SuperCLUE: A Comprehensive Benchmark for Chinese LLMs
The paper introduces SuperCLUE, a comprehensive benchmark designed to evaluate the performance of Chinese LLMs across a wide spectrum of tasks. This benchmark seeks to address the existing gap where current evaluations primarily focus on model accuracy through multiple-choice questions, often neglecting user preferences and real-world applicability. SuperCLUE consists of three sub-tasks: CArena, OPEN, and CLOSE, each catering to different facets of model capabilities.
The CArena sub-task involves an interactive model battle platform, LangYa Leaderboard, which collects user interactions and ratings. Users interact with two anonymized LLMs and rate their responses, providing insights into user preferences based on actual usage scenarios. This sub-task encompasses a cross-section of diverse abilities such as semantic understanding, small talk, contextual conversation, and others. By correlating user ratings with model responses, it aims to capture the nuances of user satisfaction which conventional benchmarks often overlook.
The OPEN sub-task introduces open-ended questions, divided into single- and multiple-turn dialogues. These questions are carefully crafted to emulate real-world user queries and evaluate models' conversational capabilities. By emphasizing open-ended formats, this sub-task provides a more comprehensive exploration of LLMs' ability to conduct meaningful and context-aware dialogues, reflecting more accurately on their real-world applicability.
In contrast, the CLOSE sub-task transforms open-ended questions into closed-ended, multiple-choice formats. This sub-task allows for a conventional accuracy-based evaluation metric, providing a point of comparison against which the open-ended responses can be measured. While the closed-ended format is easier to evaluate, the authors argue that it does not fully capture the interactive and dynamic nature of user preferences.
The paper evaluates a variety of models using the SuperCLUE benchmark, including both globally renowned models like GPT-4 and Chinese-specific models such as MiniMax and ChatGLM2-6B. The results suggest that GPT-4 consistently outperforms other models across all metrics, highlighting a significant gap between international top-tier models and their Chinese counterparts. Interestingly, results from the OPEN sub-task show greater variability and discernment in model capabilities compared to the more uniform results from the CLOSE sub-task—indicating limitations of closed-ended formats in reflecting real-world interaction dynamics.
One of the key findings of the paper is the high correlation between GPT-4's ratings in open-ended scenarios and human evaluations, reinforcing the reliability of LLMs as evaluators in specific contexts. Additionally, the combination of open- and closed-ended evaluations provides a more accurate picture of user preferences and model applicability, something purely accuracy-driven benchmarks might miss. The results underscore the inadequacy of relying solely on closed-ended questions for evaluative purposes and suggest the complementary use of both formats for comprehensive assessments.
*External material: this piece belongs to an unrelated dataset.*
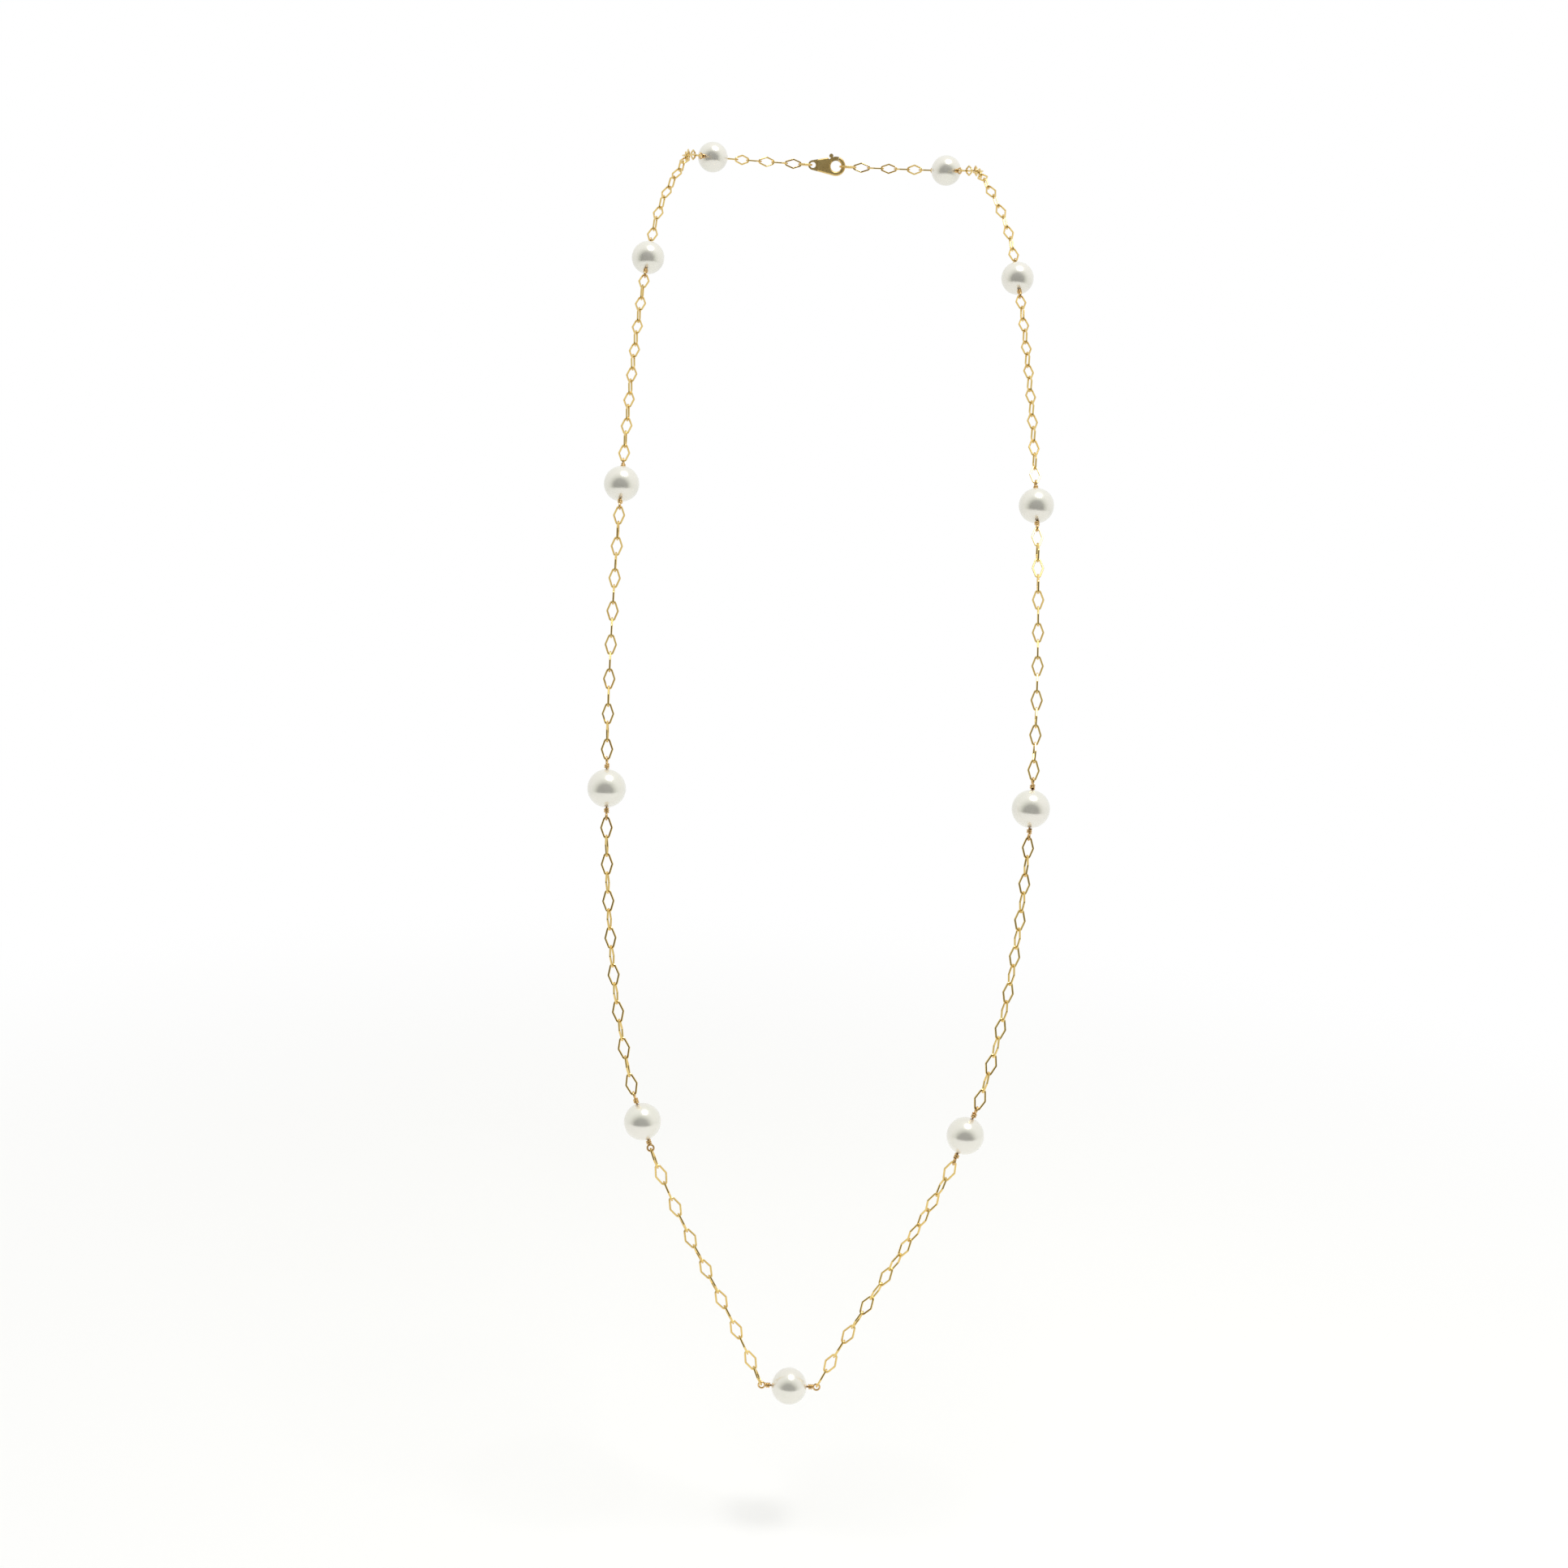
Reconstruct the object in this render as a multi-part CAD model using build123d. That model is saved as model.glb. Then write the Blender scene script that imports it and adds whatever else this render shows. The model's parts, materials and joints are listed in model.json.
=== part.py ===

The implications of this research touch on both practical and theoretical dimensions. Practically, SuperCLUE offers a more nuanced toolset for developers to fine-tune LLMs in alignment with user preferences and operational contexts, particularly within the Chinese linguistic and cultural framework. Theoretically, it advances the discourse on holistic model evaluation, encouraging the development of benchmarks that integrate both quantitative and qualitative metrics.
Looking forward, the SuperCLUE benchmark sets a precedent for future evaluations by emphasizing real-world applicability and user-centric assessment. This approach could inspire the development of similar benchmarks in other languages and regions, fostering a more inclusive understanding of LLM performance across diverse linguistic and cultural landscapes. As AI continues to integrate into daily life, such comprehensive evaluations will be crucial in ensuring these systems meet user expectations and societal needs effectively.